Phillip Forrester, son of Jess and Helen, (Keith's Dad), married Mary Virginia, together they spent the next several decades raising cotton and soybeans.  Phillip and Mary Virginia had 3 children, Mary Helen, Paul, and Keith.  In 1974, The Phillip Forrester Family was named Farm Family of the Year representing Mississippi County, Arkansas.  For many years, Phillip made refurbished farm equipment during the winter months, served on the local bank board, and school board in Wilson, Arkansas.   Mary Virginia taught school, and took great care and pride in the raising of their three children.  In 1996, Phillip retired from farming.  He passed shortly thereafter due to ALS.  A scholarship at Arkansas State University was established in his honor by family and friends.  Mary has since remarried and still lives close to the farm.  She spends her free time loving on her children and grandchildren alike.

 In 2002, Keith and Jill Forrester moved back to the house Jess Forrester built, to reside at the farm.  The following year, Keith and Jill decided to take their plot of land in a different direction by growing fresh produce, herbs, and cut flowers. After specialty crop farming for twelve years, Keith and Jill Forrester were named Mississippi County's, and Northeast Arkansas' Farm Family of the year, (2014) exactly forty years after Phillip and Mary had represented the county.  

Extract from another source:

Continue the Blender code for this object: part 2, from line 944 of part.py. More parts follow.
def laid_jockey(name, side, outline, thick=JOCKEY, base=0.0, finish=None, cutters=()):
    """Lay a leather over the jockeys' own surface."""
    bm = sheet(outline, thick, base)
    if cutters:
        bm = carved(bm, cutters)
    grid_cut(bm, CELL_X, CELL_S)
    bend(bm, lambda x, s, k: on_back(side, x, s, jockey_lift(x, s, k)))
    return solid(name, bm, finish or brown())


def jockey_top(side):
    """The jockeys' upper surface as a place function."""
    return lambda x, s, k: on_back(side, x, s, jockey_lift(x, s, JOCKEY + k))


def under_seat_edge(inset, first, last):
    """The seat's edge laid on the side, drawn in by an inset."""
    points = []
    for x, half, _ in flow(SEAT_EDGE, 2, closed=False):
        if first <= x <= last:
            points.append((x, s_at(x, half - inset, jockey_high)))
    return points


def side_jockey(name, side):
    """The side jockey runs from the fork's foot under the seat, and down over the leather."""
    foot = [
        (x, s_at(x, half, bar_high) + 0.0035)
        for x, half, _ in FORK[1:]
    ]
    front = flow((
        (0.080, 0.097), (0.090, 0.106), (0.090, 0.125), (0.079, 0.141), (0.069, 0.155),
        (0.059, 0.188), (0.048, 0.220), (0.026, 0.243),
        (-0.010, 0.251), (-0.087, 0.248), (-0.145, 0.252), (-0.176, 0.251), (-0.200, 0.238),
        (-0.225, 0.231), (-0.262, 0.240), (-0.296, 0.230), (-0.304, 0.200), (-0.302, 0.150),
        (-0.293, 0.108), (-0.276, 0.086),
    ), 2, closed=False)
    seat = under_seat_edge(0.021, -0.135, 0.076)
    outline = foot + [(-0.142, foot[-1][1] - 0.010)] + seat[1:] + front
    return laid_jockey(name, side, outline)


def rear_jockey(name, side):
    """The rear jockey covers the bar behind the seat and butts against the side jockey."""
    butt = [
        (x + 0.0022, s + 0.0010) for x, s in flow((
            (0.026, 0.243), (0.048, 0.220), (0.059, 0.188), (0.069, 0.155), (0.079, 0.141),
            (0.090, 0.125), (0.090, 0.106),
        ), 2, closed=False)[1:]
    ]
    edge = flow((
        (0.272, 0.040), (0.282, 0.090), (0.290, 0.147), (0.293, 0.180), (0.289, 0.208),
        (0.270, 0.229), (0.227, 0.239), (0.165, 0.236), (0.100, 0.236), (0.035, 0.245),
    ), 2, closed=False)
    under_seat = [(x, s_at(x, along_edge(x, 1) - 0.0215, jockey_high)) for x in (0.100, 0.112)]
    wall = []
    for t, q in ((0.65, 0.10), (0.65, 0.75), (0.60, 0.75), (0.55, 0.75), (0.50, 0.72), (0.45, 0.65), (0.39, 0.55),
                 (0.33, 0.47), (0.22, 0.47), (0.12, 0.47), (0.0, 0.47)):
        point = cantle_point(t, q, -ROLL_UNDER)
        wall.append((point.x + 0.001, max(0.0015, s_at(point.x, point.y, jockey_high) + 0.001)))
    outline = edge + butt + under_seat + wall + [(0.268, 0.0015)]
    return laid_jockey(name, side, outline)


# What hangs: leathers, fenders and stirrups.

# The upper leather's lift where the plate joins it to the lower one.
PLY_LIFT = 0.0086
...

Fast forward to 2017, we've been farming fourteen years now, and have an incredible 5 year old son, and several critter friends we care for, and care for us.  We spend many days scouting at the land, and dreaming of ways in which to leave it better than we found it.   We are often asked, "What do we enjoy most about farm life?"  Here's a few examples of what we do for fun out in the country!  We thoroughly enjoy eating straight from the field, especially raw corn on the cobb, and chilled out Orangeglo watermelons.  We build forts, play in the sprinkler, throw the disc, dig in the dirt, wrestle, collect bugs, listen to birds, and all kinds of music, cut flowers, grill out - a lot, look for bird's nests, take Bertha the Bus to Birdsong while eating popsicles, and visit our Grandparents as much as we can.  All sounds romantic, but I can assure you the nitty-gritty exists as well, and we're happy to share those experiences as too! 
Thank you for taking the time to learn a little more about our family farming tradition.